21 S.W.2d 435 | Ky. Ct. App. | 1929
Affirming.
Appellee is a dentist. Appellant issued to him a policy by which, among other things, it agreed to pay him *306 a monthly indemnity of $200 on account of disability resulting from accidental means. Appellee shows that a physician, while attempting to insert a hypodermic needle in the vein of his arm, injured his arm so that, after he received the injury, he could not use his arm or practice dentistry. The company paid him the monthly indemnity for some months. It then refused to pay any longer, and he brought this suit. The issues were made up. The case came on for trial on June 11, 1928. The defendant filed an affidavit for a continuance on the ground of the absence of Dr. R.L. Wilder, an important witness for it. The motion for a continuance was sustained; the order of the court sustaining it concludes with these words:
"By agreement between the parties by counsel it is ordered and adjudged that the plaintiff may amend his petition to be filed at the first day of the October term of this court and by said amendment the plaintiff may set forth and claim the total amount of indemnity due under the contract sued on up to and including the last day of Sept. 1928."

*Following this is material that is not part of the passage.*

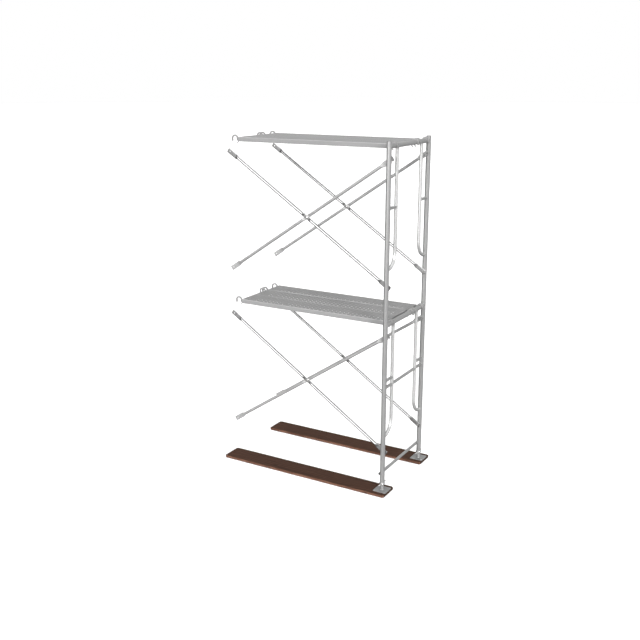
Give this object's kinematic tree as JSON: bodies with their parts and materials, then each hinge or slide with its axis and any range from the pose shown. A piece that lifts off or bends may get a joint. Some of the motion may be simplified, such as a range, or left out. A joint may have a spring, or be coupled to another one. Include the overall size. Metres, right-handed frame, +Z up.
{
  "type": "frame scaffold section",
  "caption": "Two-lift door-frame scaffold section: stacked tube frames on screw jacks and sole boards, cross braces and hook-on steel planks.",
  "frame": {"origin": "on the ground, midway along the bay and midway between the front and rear posts", "axes": "+X along the bay from the free plank ends to the frames, +Y from the front posts to the rear posts, +Z up"},
  "size_m": [1.975, 1.154, 3.555],
  "materials": {
    "galvanised_tube": "satin",
    "galvanised_brace": "satin",
    "galvanised_deck": "matte",
    "galvanised_plate": "matte",
    "galvanised_hook": "matte",
    "galvanised_thread": "satin",
    "cast_nut": "satin",
    "zinc_fastener": "satin",
    "bright_fastener": "satin",
    "sole_board_timber": "matte"
  },
  "bodies": {
    "root": {"base_nails": "bright_fastener", "base_plate_front": "galvanised_plate", "base_plate_rear": "galvanised_plate", "jack_spindle_front": "galvanised_thread", "jack_spindle_rear": "galvanised_thread", "sole_board_front": "sole_board_timber", "sole_board_rear": "sole_board_timber"},
    "frame": {"brace_pins": "zinc_fastener", "brace_rivets": "zinc_fastener", "coupling_pins": "zinc_fastener", "end_guard_rail": "galvanised_tube", "lower_brace_falling_front": "galvanised_brace", "lower_brace_falling_rear": "galvanised_brace", "lower_ledger": "galvanised_tube", "lower_post_front": "galvanised_tube", "lower_post_rear": "galvanised_tube", "lower_stiffener_front": "galvanised_tube", "lower_stiffener_rear": "galvanised_tube", "sill_tube": "galvanised_tube", "stiffener_rungs": "galvanised_tube", "upper_brace_falling_front": "galvanised_brace", "upper_brace_falling_rear": "galvanised_brace", "upper_ledger": "galvanised_tube", "upper_post_front": "galvanised_tube", "upper_post_rear": "galvanised_tube", "upper_stiffener_front": "galvanised_tube", "upper_stiffener_rear": "galvanised_tube"},
    "jack_nut_front": {"jack_nut_front": "cast_nut"},
    "jack_nut_rear": {"jack_nut_rear": "cast_nut"},
    "lower_brace_rising_front": {"lower_brace_rising_front": "galvanised_brace"},
    "lower_lock_front_low": {"lower_lock_front_low": "zinc_fastener"},
    "lower_lock_front_high": {"lower_lock_front_high": "zinc_fastener"},
    "lower_brace_rising_rear": {"lower_brace_rising_rear": "galvanised_brace"},
    "lower_lock_rear_low": {"lower_lock_rear_low": "zinc_fastener"},
    "lower_lock_rear_high": {"lower_lock_rear_high": "zinc_fastener"},
    "lower_plank_wide": {"lower_deck_wide": "galvanised_deck", "lower_hook_beams_wide": "galvanised_hook"},
    "lower_latch_wide_near": {"lower_latch_wide_near": "zinc_fastener"},
    "lower_latch_wide_far": {"lower_latch_wide_far": "zinc_fastener"},
    "lower_plank_narrow": {"lower_deck_narrow": "galvanised_deck", "lower_hook_beams_narrow": "galvanised_hook"},
    "lower_latch_narrow_near": {"lower_latch_narrow_near": "zinc_fastener"},
    "lower_latch_narrow_far": {"lower_latch_narrow_far": "zinc_fastener"},
    "upper_brace_rising_front": {"upper_brace_rising_front": "galvanised_brace"},
    "upper_lock_front_low": {"upper_lock_front_low": "zinc_fastener"},
    "upper_lock_front_high": {"upper_lock_front_high": "zinc_fastener"},
    "upper_brace_rising_rear": {"upper_brace_rising_rear": "galvanised_brace"},
    "upper_lock_rear_low": {"upper_lock_rear_low": "zinc_fastener"},
    "upper_lock_rear_high": {"upper_lock_rear_high": "zinc_fastener"},
    "upper_plank_wide": {"upper_deck_wide": "galvanised_deck", "upper_hook_beams_wide": "galvanised_hook"},
    "upper_latch_wide_near": {"upper_latch_wide_near": "zinc_fastener"},
    "upper_latch_wide_far": {"upper_latch_wide_far": "zinc_fastener"},
    "upper_plank_narrow": {"upper_deck_narrow": "galvanised_deck", "upper_hook_beams_narrow": "galvanised_hook"},
    "upper_latch_narrow_near": {"upper_latch_narrow_near": "zinc_fastener"},
    "upper_latch_narrow_far": {"upper_latch_narrow_far": "zinc_fastener"}
  },
  "joints": [
    {"name": "jack_lift", "type": "slide", "parent": "root", "child": "frame", "axis": [0, 0, 1], "range_m": [0, 0.29]},
    {"name": "jack_nut_front_turn", "type": "hinge", "parent": "frame", "child": "jack_nut_front", "pos_m": [0.9145, -0.457, 0.1], "axis": [0, 0, 1], "range_deg": [0, 13060]},
    {"name": "jack_nut_rear_turn", "type": "hinge", "parent": "frame", "child": "jack_nut_rear", "pos_m": [0.9145, 0.457, 0.1], "axis": [0, 0, 1], "range_deg": [0, 13060]},
    {"name": "lower_brace_front_scissor", "type": "hinge", "parent": "frame", "child": "lower_brace_rising_front", "pos_m": [0, -0.42, 1.0485], "axis": [0, -1, 0], "range_deg": [0, 25]},
    {"name": "lower_lock_front_low_flip", "type": "hinge", "parent": "frame", "child": "lower_lock_front_low", "pos_m": [0.9145, -0.403, 0.439], "axis": [1, 0, 0], "range_deg": [0, 90]},
    {"name": "lower_lock_front_high_flip", "type": "hinge", "parent": "frame", "child": "lower_lock_front_high", "pos_m": [0.9145, -0.403, 1.658], "axis": [1, 0, 0], "range_deg": [0, 90]},
    {"name": "lower_brace_rear_scissor", "type": "hinge", "parent": "frame", "child": "lower_brace_rising_rear", "pos_m": [0, 0.42, 1.0485], "axis": [0, -1, 0], "range_deg": [0, 25]},
    {"name": "lower_lock_rear_low_flip", "type": "hinge", "parent": "frame", "child": "lower_lock_rear_low", "pos_m": [0.9145, 0.403, 0.439], "axis": [-1, 0, 0], "range_deg": [0, 90]},
    {"name": "lower_lock_rear_high_flip", "type": "hinge", "parent": "frame", "child": "lower_lock_rear_high", "pos_m": [0.9145, 0.403, 1.658], "axis": [-1, 0, 0], "range_deg": [0, 90]},
    {"name": "lower_plank_wide_lift", "type": "hinge", "parent": "frame", "child": "lower_plank_wide", "pos_m": [0.9145, 0, 1.785], "axis": [0, 1, 0], "range_deg": [0, 60]},
    {"name": "lower_latch_wide_near_swing", "type": "hinge", "parent": "lower_plank_wide", "child": "lower_latch_wide_near", "pos_m": [0.8715, 0, 1.764], "axis": [0, 1, 0], "range_deg": [0, 70], "stiffness_Nm_per_rad": 0.35, "springref_deg": -34.38},
    {"name": "lower_latch_wide_far_swing", "type": "hinge", "parent": "lower_plank_wide", "child": "lower_latch_wide_far", "pos_m": [-0.8715, 0, 1.764], "axis": [0, -1, 0], "range_deg": [0, 70], "stiffness_Nm_per_rad": 0.35, "springref_deg": -34.38},
    {"name": "lower_plank_narrow_lift", "type": "hinge", "parent": "frame", "child": "lower_plank_narrow", "pos_m": [0.9145, 0, 1.785], "axis": [0, 1, 0], "range_deg": [0, 60]},
    {"name": "lower_latch_narrow_near_swing", "type": "hinge", "parent": "lower_plank_narrow", "child": "lower_latch_narrow_near", "pos_m": [0.8715, 0, 1.764], "axis": [0, 1, 0], "range_deg": [0, 70], "stiffness_Nm_per_rad": 0.35, "springref_deg": -34.38},
    {"name": "lower_latch_narrow_far_swing", "type": "hinge", "parent": "lower_plank_narrow", "child": "lower_latch_narrow_far", "pos_m": [-0.8715, 0, 1.764], "axis": [0, -1, 0], "range_deg": [0, 70], "stiffness_Nm_per_rad": 0.35, "springref_deg": -34.38},
    {"name": "upper_brace_front_scissor", "type": "hinge", "parent": "frame", "child": "upper_brace_rising_front", "pos_m": [0, -0.42, 2.7735], "axis": [0, -1, 0], "range_deg": [0, 25]},
    {"name": "upper_lock_front_low_flip", "type": "hinge", "parent": "frame", "child": "upper_lock_front_low", "pos_m": [0.9145, -0.403, 2.164], "axis": [1, 0, 0], "range_deg": [0, 90]},
    {"name": "upper_lock_front_high_flip", "type": "hinge", "parent": "frame", "child": "upper_lock_front_high", "pos_m": [0.9145, -0.403, 3.383], "axis": [1, 0, 0], "range_deg": [0, 90]},
    {"name": "upper_brace_rear_scissor", "type": "hinge", "parent": "frame", "child": "upper_brace_rising_rear", "pos_m": [0, 0.42, 2.7735], "axis": [0, -1, 0], "range_deg": [0, 25]},
    {"name": "upper_lock_rear_low_flip", "type": "hinge", "parent": "frame", "child": "upper_lock_rear_low", "pos_m": [0.9145, 0.403, 2.164], "axis": [-1, 0, 0], "range_deg": [0, 90]},
    {"name": "upper_lock_rear_high_flip", "type": "hinge", "parent": "frame", "child": "upper_lock_rear_high", "pos_m": [0.9145, 0.403, 3.383], "axis": [-1, 0, 0], "range_deg": [0, 90]},
    {"name": "upper_plank_wide_lift", "type": "hinge", "parent": "frame", "child": "upper_plank_wide", "pos_m": [0.9145, 0, 3.51], "axis": [0, 1, 0], "range_deg": [0, 60]},
    {"name": "upper_latch_wide_near_swing", "type": "hinge", "parent": "upper_plank_wide", "child": "upper_latch_wide_near", "pos_m": [0.8715, 0, 3.489], "axis": [0, 1, 0], "range_deg": [0, 70], "stiffness_Nm_per_rad": 0.35, "springref_deg": -34.38},
    {"name": "upper_latch_wide_far_swing", "type": "hinge", "parent": "upper_plank_wide", "child": "upper_latch_wide_far", "pos_m": [-0.8715, 0, 3.489], "axis": [0, -1, 0], "range_deg": [0, 70], "stiffness_Nm_per_rad": 0.35, "springref_deg": -34.38},
    {"name": "upper_plank_narrow_lift", "type": "hinge", "parent": "frame", "child": "upper_plank_narrow", "pos_m": [0.9145, 0, 3.51], "axis": [0, 1, 0], "range_deg": [0, 60]},
    {"name": "upper_latch_narrow_near_swing", "type": "hinge", "parent": "upper_plank_narrow", "child": "upper_latch_narrow_near", "pos_m": [0.8715, 0, 3.489], "axis": [0, 1, 0], "range_deg": [0, 70], "stiffness_Nm_per_rad": 0.35, "springref_deg": -34.38},
    {"name": "upper_latch_narrow_far_swing", "type": "hinge", "parent": "upper_plank_narrow", "child": "upper_latch_narrow_far", "pos_m": [-0.8715, 0, 3.489], "axis": [0, -1, 0], "range_deg": [0, 70], "stiffness_Nm_per_rad": 0.35, "springref_deg": -34.38}
  ],
  "couplings": [
    {"joint": "jack_nut_front_turn", "follows": "jack_lift", "rad_per_m": 785.4},
    {"joint": "jack_nut_rear_turn", "follows": "jack_lift", "rad_per_m": 785.4}
  ]
}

On October 1, the plaintiff filed the amended petition referred to. On October 22, the defendant filed answer to the amended petition, and, the case coming on for hearing, the defendant again asked a continuance on the ground of the absence of Dr. R.L. Wilder, who lived in New York. The court overruled the motion for a continuance. The case was tried, and the court, at the conclusion of the evidence, instructed the jury to find for the plaintiff, which was done. The defendant appeals.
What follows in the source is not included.